Actually convert can be used for many other image formats. There is also a SeedDMS extension called convert_image which embedds the image into a pdf file.

image/svg+xml

cairosvg -f pdf -o '%o' '%f'

application/vnd.ms-powerpoint, application/vnd.openxmlformats-officedocument.presentationml.presentation, application/vnd.oasis.opendocument.presentation

unoconv -d presentation -f pdf --stdout -v '%f' > '%o'

application/vnd.ms-excel, application/vnd.openxmlformats-officedocument.spreadsheetml.sheet, application/vnd.oasis.opendocument.spreadsheet

unoconv -d spreadsheet -f pdf --stdout -v '%f' > '%o'

message/rfc822

java -jar emailconverter-2.5.3-all.jar '%f' -o '%o'

The emailconverter can be obtained from https://github.com/nickrussler/email-to-pdf-converter It requires wkhtmltopdf which is part of debian.

text/plain

iconv -c -f utf-8 -t latin1 '%f' | a2ps -1 -q -a1 -R -B -o - - | ps2pdf - -

The parameter -q is important because a2ps sends some statistical data to stderr, which makes SeedDMS believe the command has failed.

application/x-xopp

xournalpp -p "%o" "%f"

Converting from application/x-xopp to pdf only works if the xopp file does not use a pdf document as a background, because this pdf is not stored in the xopp fіle.

Many office formats

As already mentioned above, unoconv has some disadvantages. It is recommended to the unoserver SeedDMS extension already described above.

Conversion to png for preview images

If you have problems running convert on PDF documents then read the page https://askubuntu.com/questions/1081895/trouble-with-batch-conversion-of-png-to-pdf-using-convert It basically instructs you to comment out the line

<policy domain="coder" rights="none" pattern="PDF" />

in /etc/ImageMagick-6/policy.xml

convert determines the format of the converted image from the extension of the output filename. SeedDMS usually sets a propper extension when running the command, but nevertheless it is good practice to explicitly set the output format by prefixing the output filename with 'png:'. This is of course always needed if the output goes to stdout.

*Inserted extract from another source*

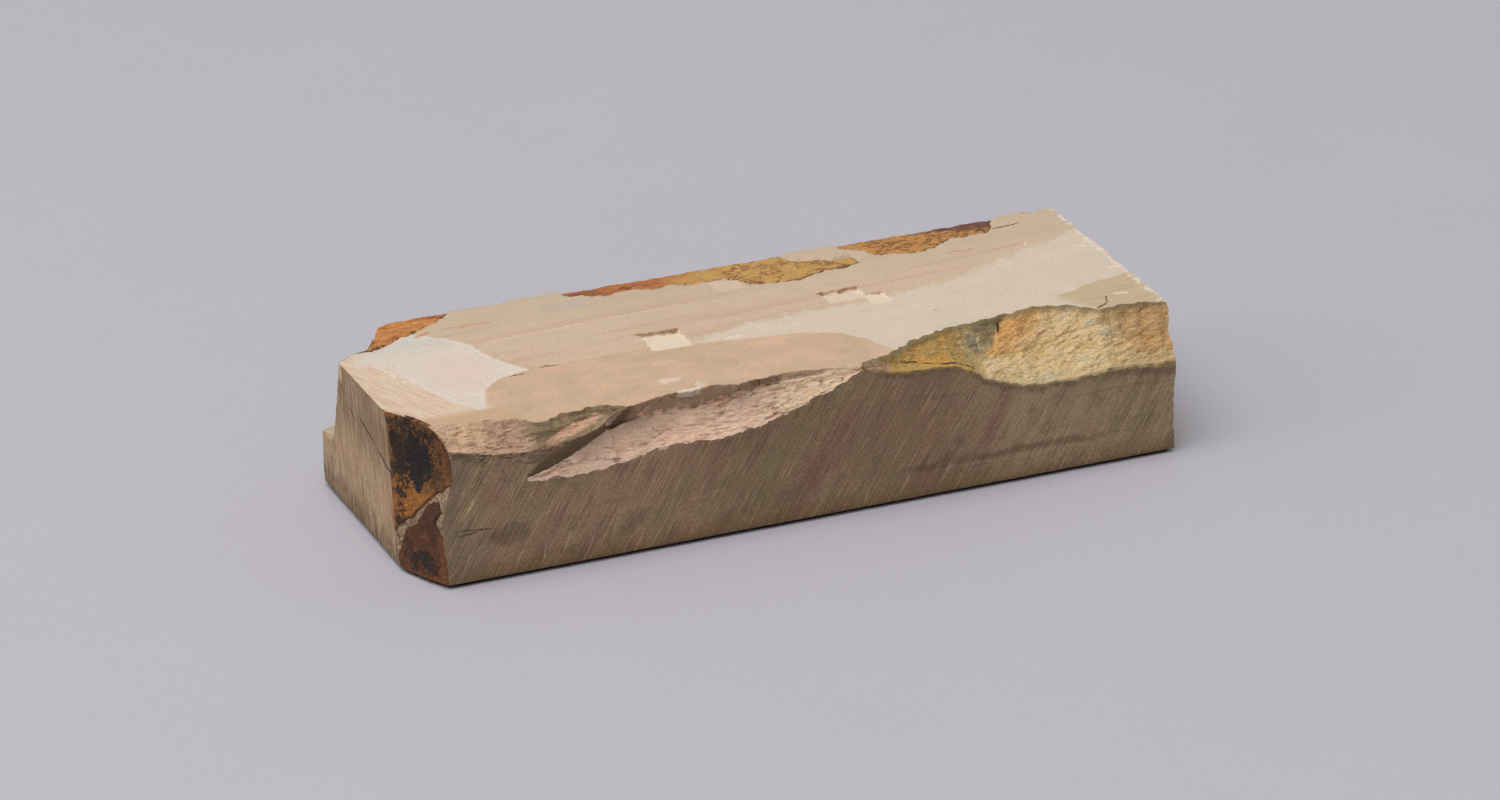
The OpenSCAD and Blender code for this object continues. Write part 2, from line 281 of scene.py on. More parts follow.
def edge_depth(s, upper, lower):
    """Depth of a flat cut through the front top edge between its rims, and the place between them, 0 to 1."""
    missing = 2 * (np.maximum(-upper, 0) + np.maximum(-lower, 0))
    upper, lower = np.maximum(upper, 0.1), np.maximum(lower, 0.1)
    t = (s + lower) / (upper + lower)
    return lower + (upper - lower) * np.clip(t, -0.5, 1.5) - missing, np.clip(t, 0, 1)


def left_break_depth(x, s):
    """Depth of the rough break along the left of the edge, and its own relief."""
    upper, lower = left_break(x + 0.8 * noise(x, s, 3, 3))
    upper = upper + 0.7 * noise(x, x, 2.2, 5) + 0.3 * noise(x, x, 0.9, 6)
    lower = lower + 0.35 * noise(x, x, 2.6, 7)
    depth, t = edge_depth(s, upper, lower)
    swell = np.sin(np.pi * t) ** 0.7
    slope = 1.5 * fractal(x * 0.3, s, 4.0, 11, 3) + 0.35 * s + 0.5 * noise(x * 0.5, s, 1.2, 12)
    rough = (0.8 * (terraces(slope, 0.8) - 0.35 * s) + 0.85 * facets(x * 0.38, s, 1.15, 13)
             + 0.28 * facets(x * 0.5, s + 0.2 * x, 0.7, 16) + 0.15 * fractal(x, s, 1.2, 14, 2))
    return depth + swell * (1.0 + 0.62 * rough) + 0.12 * noise(x, s, 1.4, 15), rough


# [x, s of one end, x, s of the other, how much deeper the side to its left lies]
SHELL_CRACKS = [
    (-44.5, -10.4, -38.6, -9.0, 0.9), (-38.8, -8.2, -30.4, -0.6, 0.8), (-20.4, -2.6, -16.0, 1.8, 1.0),
    (-58.5, -14.2, -53.5, -12.8, 0.6), (-10.5, 1.8, -1.0, 1.4, 0.8), (-24.5, -5.6, -17.0, -4.2, 0.6),
    (-7.0, -0.6, 1.5, -0.8, 0.7), (-14.0, -7.6, -6.5, -6.6, 0.6), (1.5, -1.4, 7.5, -1.2, 0.6),
]


def shell_ripples(x, s):
    """Ripples, flake scars and thin steps that spread from where the blow fell, at the top edge."""
    away = np.hypot(x + 30, (s + 1) * 1.5)
    warp = fractal(x * 0.5, s, 6, 24, 3)
    ripple = 0.12 * np.sin(away * 0.9 + 1.6 * warp)
    slope = 0.55 * s + 1.6 * warp + 0.06 * x
    steps = terraces(slope, 1.15) - slope
    small_slope = 0.6 * s + 1.4 * fractal(x * 0.6, s, 2.6, 31, 2)
    small = terraces(small_slope, 0.5) - small_slope
    flaked = 0.5 * facets(x * 0.45, s, 2.0, 32) + 0.32 * facets(x * 0.6, s, 0.9, 33)
    # a few cracks where a flake lifted: one side stands a little higher
    lifted = 0.0
    for ax, a_s, bx, b_s, rise in SHELL_CRACKS:
        length = math.hypot(bx - ax, b_s - a_s)
        run = ((x - ax) * (bx - ax) + (s - a_s) * (b_s - a_s)) / length
        off = ((s - a_s) * (bx - ax) - (x - ax) * (b_s - a_s)) / length + 0.5 * warp
        lifted = (lifted
                  + rise * ramp(off, -0.15, 0.15) * ramp(3.2 - off, 0, 3) * ramp(run, -0.6, 0.8)
                  * ramp(length - run, -0.6, 0.8))
    return ripple + 0.3 * scoops(x, s, 7.5, 25) + 0.75 * steps + 0.75 * small + flaked + lifted - 0.1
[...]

image/jpg, image/jpeg, image/png

convert -resize %wx '%f' 'png:%o'

image/svg+xml

cairosvg -f png --output-width %w -o '%o' '%f'

text/plain

convert -density 100 -resize %wx 'text:%f[0]' 'png:%o'

application/pdf

gs -dBATCH -dNOPAUSE -sDEVICE=png16m -dPDFFitPage -r72x72 -sOutputFile=- -dFirstPage=1 -dLastPage=1 -q '%f' | convert -resize %wx png:- '%o'

convert -density 100 -resize %wx '%f[0]' 'png:%o'

mutool draw -F png -w %w -q -N -o '%o' '%f' 1

pdftocairo '%f' -png -singlefile -scale-to-x %w -scale-to-y -1 - > '%o'

pdftocairo needs to output to stdout because the output file name passed to pdftocairo will be suffixed with .png

application/postscript

convert -density 100 -resize %wx '%f[0]' 'png:%o'

text/plain

iconv -c -f utf-8 -t latin1 '%f' | a2ps -1 -q -a1 -R -B -o - - | gs -dBATCH -dNOPAUSE -sDEVICE=png16m -dFirstPage=1 -dLastPage=1 -dPDFFitPage -r72x72 -sOutputFile=- -q - | convert -resize %wx png:- 'png:%o'

On Linux systems you will have to set the desired value in /etc/papersize for a2ps e.g. a4, or letter. Unfortunately, a2ps cannot process utf-8 encoded files. That's why the input needs to be recoded with iconv or recode.

application/msword, application/vnd.oasis.opendocument.spreadsheet, application/vnd.oasis.opendocument.text, application/vnd.openxmlformats-officedocument.spreadsheetml.sheet, application/vnd.ms-excel, application/vnd.openxmlformats-officedocument.wordprocessingml.document, text/rtf, application/vnd.ms-powerpoint, text/csv, application/csv, application/vnd.wordperfect,

unoconv -d document -e PageRange=1 -f pdf --stdout -v '%f' | gs -dBATCH -dNOPAUSE -sDEVICE=pngalpha -dPDFFitPage -r72x72 -sOutputFile=- -dFirstPage=1 -dLastPage=1 -q - | convert -resize %wx png:- 'png:%o'

If you are looking for an easier solution, you should consider to install the unoserver SeedDMS extension which was already described above.

video/webm, video/mp4

This will take 12th frame of a video and converts into a png. It requires ffmpeg to be installed.

convert -resize %wx "%f[12]" "png:%o"

You may as well use ffmpeg right away

ffmpeg -i "%f" -ss 00:00:02 -frames:v 1 -loglevel quiet -vf scale=%w:-1 -f apng "%o"

audio/mpeg

sox "%f" -n spectrogram -x 600 -Y 550 -r -l -o - | convert -resize %wx png:- "png:%o"

application/x-xopp

xournalpp -i "%o" --export-png-width=%w "%f"

Converting from application/x-xopp to png only works if the xopp file does not use a pdf document as a background, because this pdf is not stored in the xopp fіle.